Good data? with Ben Shneiderman

During the interview on Artificial Intelligence with Ben Shneiderman, he begins by asking the undergraduates a few questions about the different methods possible used to make predictions. Specifically the difference between machine learning and statistical method. While he continues to ask the undergraduates multiple questions on their thoughts regarding those to methods, I would be very interested to ask what he believes is a method that would allow us to ensure that the data we use adds to the accuracy of our models or if it is even possible to create such a method? As well what his thoughts on the importance of "good data" to the accuracy of our predictions in relation to the other elements of our models. Especially since this is relevant to the discussions we've been having in class recently about simulations and statistical methods and would help us understand how those differences play a role in machine learning and artificial intelligence.

1 comment

1 Comment

vincentli

Apr 05, 2021

•

You make a great point, Julie! Judging whether data is “good” seems to require examining the use case of the model and pre-existing circumstances that may influence decision making, both by the model and/or by humans interpreting the model. Model accuracy is definitely an important goal to optimize for, but we may also want our model to optimize for some metric of fairness, perhaps based on race and gender.

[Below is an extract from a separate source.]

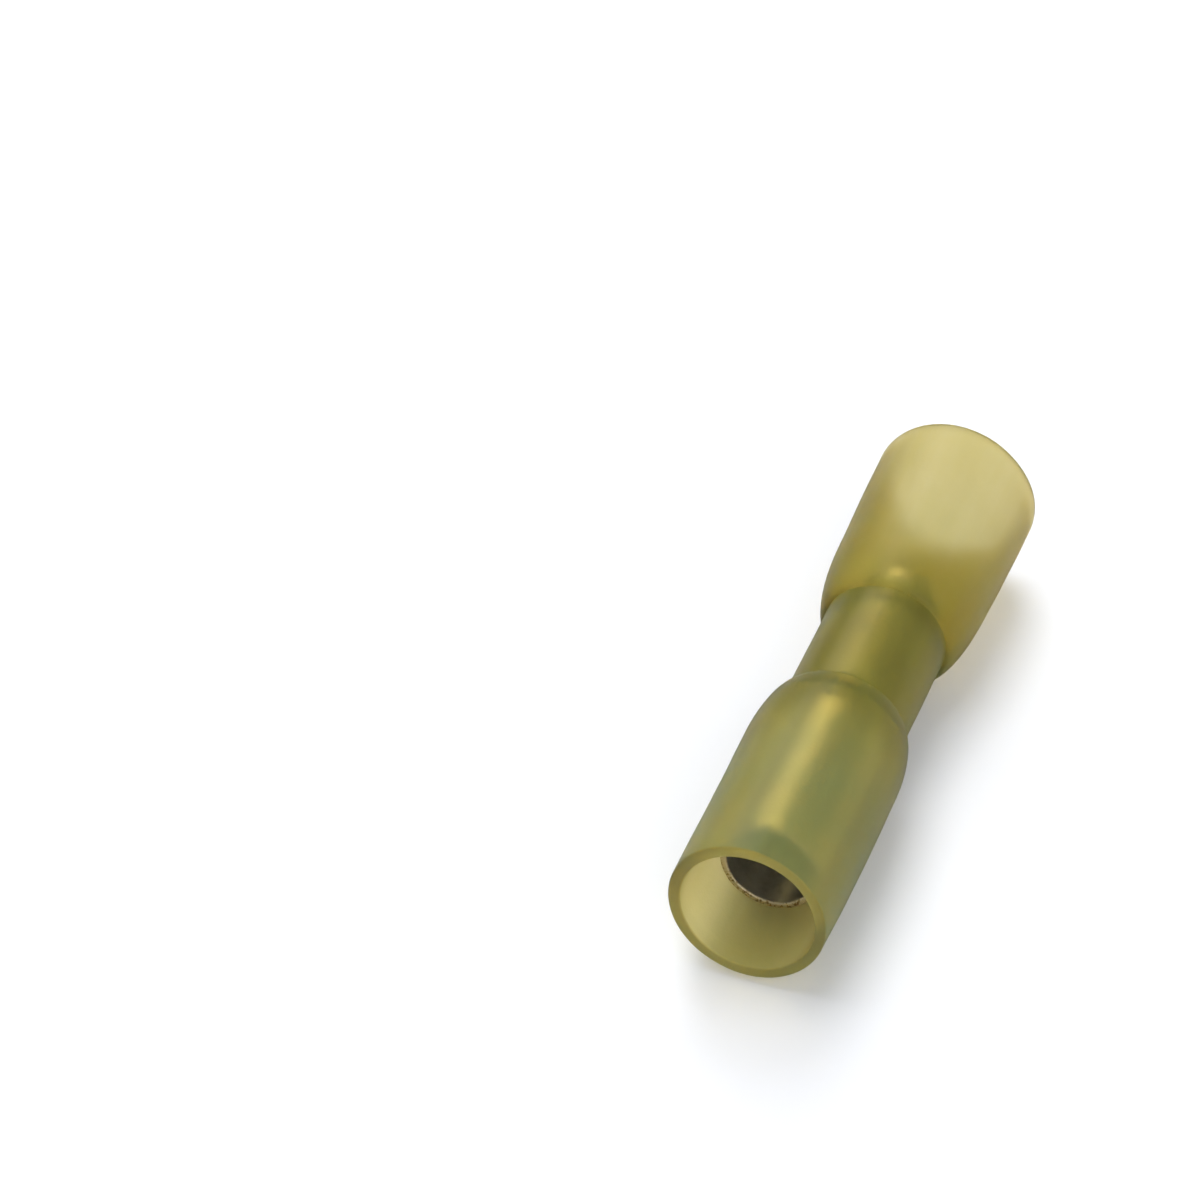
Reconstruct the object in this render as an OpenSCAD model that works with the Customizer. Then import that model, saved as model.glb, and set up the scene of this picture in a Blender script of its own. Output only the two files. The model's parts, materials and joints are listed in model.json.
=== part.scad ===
// Heat-shrink insulated female bullet terminal for 4 to 6 mm2 wire.
// A rolled sheet terminal and a support sleeve on its wire barrel, held in the neck of a
// heat-shrink sleeve that opens into a bell at each end.
// The part lies on its side: +X points out of the mating mouth, +Z is up, and the origin is on
// the resting surface, below the middle of the sleeve.

/* [Heat-shrink sleeve] */
// Length of the sleeve from mouth to mouth
sleeve_len = 38.6; // [37:0.1:45]
// Radial room round the socket inside the mating bell
bell_room = 1.03; // [0.6:0.01:1.5]
// Wall of the mating bell
front_wall = 0.72; // [0.5:0.02:0.9]
// Length of the shoulder between the mating bell and the neck
front_shoulder = 4.1; // [3.5:0.1:5]
// Fullness of the mating bell's shoulder, where 2 is an ellipse
front_fullness = 2; // [1.5:0.05:2.5]
// How far the neck starts ahead of the support sleeve
neck_lead = 0.8; // [0.5:0.1:1]
// Length of the shrunk neck
neck_len = 8.1; // [7:0.1:9]
// Wall of the shrunk neck
neck_wall = 0.8; // [0.6:0.02:1]
// Length of the shoulder between the neck and the wire bell
rear_shoulder = 6; // [4:0.1:7]
// Fullness of the wire bell's shoulder, where 2 is an ellipse
rear_fullness = 1.95; // [1.5:0.05:2.5]
// Inner diameter of the wire bell where its shoulder ends
rear_bore = 8.32; // [7.8:0.02:8.6]
// Inner diameter of the wire bell at its mouth
rear_mouth_bore = 8.84; // [8.6:0.02:10]
// Wall of the wire bell
rear_wall = 0.66; // [0.5:0.02:0.9]
// Radius on the edges of the two mouths
mouth_round = 0.12; // [0.05:0.01:0.2]

/* [Bullet terminal] */
// Thickness of the rolled sheet
sheet = 0.4; // [0.3:0.05:0.6]
// Inner diameter of the socket, for a 5 mm male bullet
socket_bore = 5; // [4.6:0.05:5.2]
// Length of the round socket
socket_len = 11.5; // [9:0.1:12]
// Depth of the socket's rim inside the mating mouth
rim_depth = 3.9; // [3:0.1:5]
// Length of the taper from the socket down to the wire barrel
taper_len = 1.6; // [1:0.1:2]
// Inner diameter of the wire barrel
barrel_bore = 4.1; // [3.6:0.05:4.3]
// Length of the wire barrel
barrel_len = 10.9; // [9:0.1:12]
// Width of the open seam along the socket
socket_seam = 0.45; // [0.2:0.05:0.8]
// Width of the closed seam along the wire barrel
barrel_seam = 0.08; // [0.05:0.01:0.2]
// Turn of the seam from the top of the socket, towards -Y
seam_turn = 82; // [0:1:180]
// Chamfer inside the wire barrel's entry
entry_chamfer = 0.2; // [0.1:0.02:0.25]
// Radius on the socket's rim
rim_round = 0.1; // [0.05:0.01:0.12]

/* [Support sleeve] */
// Wall of the support sleeve
support_wall = 0.43; // [0.3:0.01:0.6]
// Radial clearance between the wire barrel and the support sleeve
support_clearance = 0.02; // [0.01:0.01:0.05]
// Length of the support sleeve
support_len = 9.3; // [8:0.1:10]
// Length of wire barrel left bare past the support sleeve
barrel_reach = 1.2; // [0.5:0.1:2]
// Radius on the support sleeve's edges
support_round = 0.1; // [0.05:0.01:0.12]
// Radial clearance left between the support sleeve and the shrunk neck
grip_clearance = 0; // [0:0.01:0.05]

/* [Hidden] */
$fn = 96;
shoulder_steps = 14;
arc_steps = 4;
overcut = 1;

socket_r = socket_bore / 2;
socket_outer_r = socket_r + sheet;
barrel_r = barrel_bore / 2;
barrel_outer_r = barrel_r + sheet;
support_inner_r = barrel_outer_r + support_clearance;
support_outer_r = support_inner_r + support_wall;
neck_inner_r = support_outer_r + grip_clearance;
neck_outer_r = neck_inner_r + neck_wall;
front_inner_r = socket_outer_r + bell_room;
front_r = front_inner_r + front_wall;
rear_inner_r = rear_bore / 2;
rear_mouth_inner_r = rear_mouth_bore / 2;
rear_mouth_r = rear_mouth_inner_r + rear_wall;

// Stations along the axis, measured inwards from the mating mouth
rim_at = rim_depth;
taper_at = rim_at + socket_len;
barrel_at = taper_at + taper_len;
barrel_end_at = barrel_at + barrel_len;
support_end_at = barrel_end_at - barrel_reach;
support_at = support_end_at - support_len;
neck_at = support_at - neck_lead;
neck_end_at = neck_at + neck_len;
front_shoulder_at = neck_at - front_shoulder;
rear_bell_at = neck_end_at + rear_shoulder;

// The neck's bore is longer than its outside by this much at each end
inner_lead = neck_wall / 2;

axis_height = max(rear_mouth_r, front_r);

// One quarter of a superellipse from (x_flat, r_flat) to (x_neck, r_neck), as points.
// It leaves the straight wall smoothly and meets the neck at a crease.
function shoulder(x_flat, r_flat, x_neck, r_neck, fullness) = [
    for (i = [0 : shoulder_steps])
        let (t = sin(90 * i / shoulder_steps))
        [
            x_flat + (x_neck - x_flat) * t,
            r_neck + (r_flat - r_neck) * pow(1 - pow(t, fullness), 1 / fullness)
        ]
];

function reversed(points) = [for (i = [len(points) - 1 : -1 : 0]) points[i]];

// Turns a half section, drawn as (distance from the mating mouth, radius), about the part's axis
module turned() {
    translate([sleeve_len / 2, 0, axis_height])
        rotate([0, -90, 0])
            rotate_extrude()
                mirror([1, -1, 0])
                    children();
}

// Points of a circular arc about (x, r), from one angle to another
function arc(x, r, radius, from, to) = [
    for (i = [0 : arc_steps])
        let (a = from + (to - from) * i / arc_steps)
        [x + radius * cos(a), r + radius * sin(a)]
];

// The rounded end of a wall on the side of the mating mouth, from its inside to its outside
function near_end(x, inner_r, outer_r, edge) = concat(
    arc(x + edge, inner_r + edge, edge, 270, 180),
    arc(x + edge, outer_r - edge, edge, 180, 90)
);

// The rounded end of a wall on the wire's side, from its outside to its inside
function far_end(x, inner_r, outer_r, edge) = concat(
    arc(x - edge, outer_r - edge, edge, 90, 0),
    arc(x - edge, inner_r + edge, edge, 0, -90)
);

module sleeve_section() {
    polygon(concat(
        near_end(0, front_inner_r, front_r, mouth_round),
        shoulder(front_shoulder_at, front_r, neck_at, neck_outer_r, front_fullness),
        reversed(shoulder(rear_bell_at, rear_inner_r + rear_wall,
            neck_end_at, neck_outer_r, rear_fullness)),
        far_end(sleeve_len, rear_mouth_inner_r, rear_mouth_r, mouth_round),
        shoulder(rear_bell_at + inner_lead, rear_inner_r,
            neck_end_at + inner_lead, neck_inner_r, rear_fullness),
        reversed(shoulder(front_shoulder_at - inner_lead, front_inner_r,
            neck_at - inner_lead, neck_inner_r, front_fullness))
    ));
}

module terminal_section() {
    polygon(concat(
        near_end(rim_at, socket_r, socket_outer_r, rim_round),
        [
            [taper_at, socket_outer_r],
            [barrel_at, barrel_outer_r],
            [barrel_end_at, barrel_outer_r],
            [barrel_end_at, barrel_r + entry_chamfer],
            [barrel_end_at - entry_chamfer, barrel_r],
            [barrel_at, barrel_r],
            [taper_at, socket_r]
        ]
    ));
}

// Slots left by rolling the sheet, drawn along the axis and turned to the seam's side.
// They run past the rim, the barrel's end and the outside by the overcut.
module seam() {
    half_way = (taper_at + barrel_at) / 2;
    translate([sleeve_len / 2, 0, axis_height])
        rotate([seam_turn, 0, 0]) {
            translate([-half_way, -socket_seam / 2, 0])
                cube([half_way - rim_at + overcut, socket_seam, socket_outer_r + overcut]);
            translate([-barrel_end_at - overcut, -barrel_seam / 2, 0])
                cube([barrel_end_at - half_way + 2 * overcut, barrel_seam, barrel_outer_r + overcut]);
        }
}

module heat_shrink_sleeve() {
    color([0.72, 0.68, 0.32, 0.55]) turned() sleeve_section();
}

module bullet_terminal() {
    color([0.72, 0.71, 0.66])
        difference() {
            turned() terminal_section();
            seam();
        }
}

module crimp_support_sleeve() {
    color([0.70, 0.62, 0.48])
        turned()
            polygon(concat(
                near_end(support_at, support_inner_r, support_outer_r, support_round),
                far_end(support_end_at, support_inner_r, support_outer_r, support_round)
            ));
}

heat_shrink_sleeve();
bullet_terminal();
crimp_support_sleeve();
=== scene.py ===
import json
import math

import bpy
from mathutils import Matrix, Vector

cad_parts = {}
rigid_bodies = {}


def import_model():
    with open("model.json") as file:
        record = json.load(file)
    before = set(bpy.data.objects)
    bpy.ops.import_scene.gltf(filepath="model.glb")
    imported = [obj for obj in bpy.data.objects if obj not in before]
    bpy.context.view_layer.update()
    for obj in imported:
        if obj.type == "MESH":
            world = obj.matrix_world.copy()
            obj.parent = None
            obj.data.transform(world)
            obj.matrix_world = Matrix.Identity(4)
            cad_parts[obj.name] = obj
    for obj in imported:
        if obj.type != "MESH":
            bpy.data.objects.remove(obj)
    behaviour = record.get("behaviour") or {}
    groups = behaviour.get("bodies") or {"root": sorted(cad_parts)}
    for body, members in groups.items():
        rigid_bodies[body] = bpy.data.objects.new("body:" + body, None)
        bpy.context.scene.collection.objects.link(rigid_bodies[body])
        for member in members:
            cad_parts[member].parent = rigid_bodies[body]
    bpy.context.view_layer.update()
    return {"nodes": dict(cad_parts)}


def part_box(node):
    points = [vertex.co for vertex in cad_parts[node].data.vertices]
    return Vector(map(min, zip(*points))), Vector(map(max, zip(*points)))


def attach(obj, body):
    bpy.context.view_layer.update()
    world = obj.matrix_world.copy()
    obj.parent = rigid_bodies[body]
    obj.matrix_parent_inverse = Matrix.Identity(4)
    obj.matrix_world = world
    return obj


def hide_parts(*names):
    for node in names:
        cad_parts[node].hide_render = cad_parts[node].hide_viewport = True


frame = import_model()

bl_info = {
    "name": "Heat-shrink bullet terminal",
    "version": (1, 0, 0),
    "blender": (4, 5, 0),
    "location": "3D View > Sidebar > Terminal",
    "description": "Looks of a female bullet terminal in a translucent yellow heat-shrink sleeve",
    "category": "Object",
}

MM = 0.001
WHITE = (1.0, 1.0, 1.0, 1.0)

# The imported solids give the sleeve's length, its widest mouth and where the metal lies in it
SLEEVE_LOW, SLEEVE_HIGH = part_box("heat_shrink_sleeve")
SUPPORT_LOW, SUPPORT_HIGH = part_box("crimp_support_sleeve")
SOCKET_RIM_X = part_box("bullet_terminal")[1].x
AXIS_HEIGHT = (SLEEVE_LOW.z + SLEEVE_HIGH.z) / 2
WIRE_MOUTH_RADIUS = (SLEEVE_HIGH.y - SLEEVE_LOW.y) / 2
SUPPORT_RADIUS = (SUPPORT_HIGH.y - SUPPORT_LOW.y) / 2

# Fineness of the sleeve's mesh: sides round the tube, and rings along its parts
TUBE_SIDES = 96
MATING_RINGS = 12
SHOULDER_RINGS = 12
NECK_RINGS = 8
WIRE_RINGS = 8
MOUTH_SEGMENTS = 3
SMOOTH_ANGLE = math.radians(35)


def linear(hex_colour):
    """An sRGB colour, written as in a paint program, as the linear colour that shaders take."""
    channels = [int(hex_colour[i:i + 2], 16) / 255 for i in (1, 3, 5)]
    return tuple(c / 12.92 if c <= 0.04045 else ((c + 0.055) / 1.055) ** 2.4 for c in channels)


def length(name, description, default_mm):
    """A size property, given in millimetres and kept in metres."""
    return bpy.props.FloatProperty(
        name=name, description=description, default=default_mm * MM, unit="LENGTH", precision=5
    )


def share(name, description, default):
    """A property from nothing to all."""
    return bpy.props.FloatProperty(
        name=name, description=description, default=default, min=0.0, max=1.0, precision=3
    )


def brightness(name, description, default):
    """How bright a lamp or the surroundings look, where 1 is white."""
    return bpy.props.FloatProperty(
        name=name, description=description, default=default, min=0.0, soft_max=20.0
    )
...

Does the model treat individuals of different races or genders equally? Can we say something about the distribution of results being independent of race or gender? This notion of statistical independence may be helpful to define whether the model is fair. Because the model depends on the training data, "good" data can be defined as data that leads to a "fair" model. Perhaps, we can think of “good” meaning that the data is representative of the population that the model will be used on. For example, is the racial and gender breakdown of people in the dataset similar to the overall population? If not, the model may be biased, as Vox media producer Joss Fong illustrates in her video “Are We Automating Racism?”.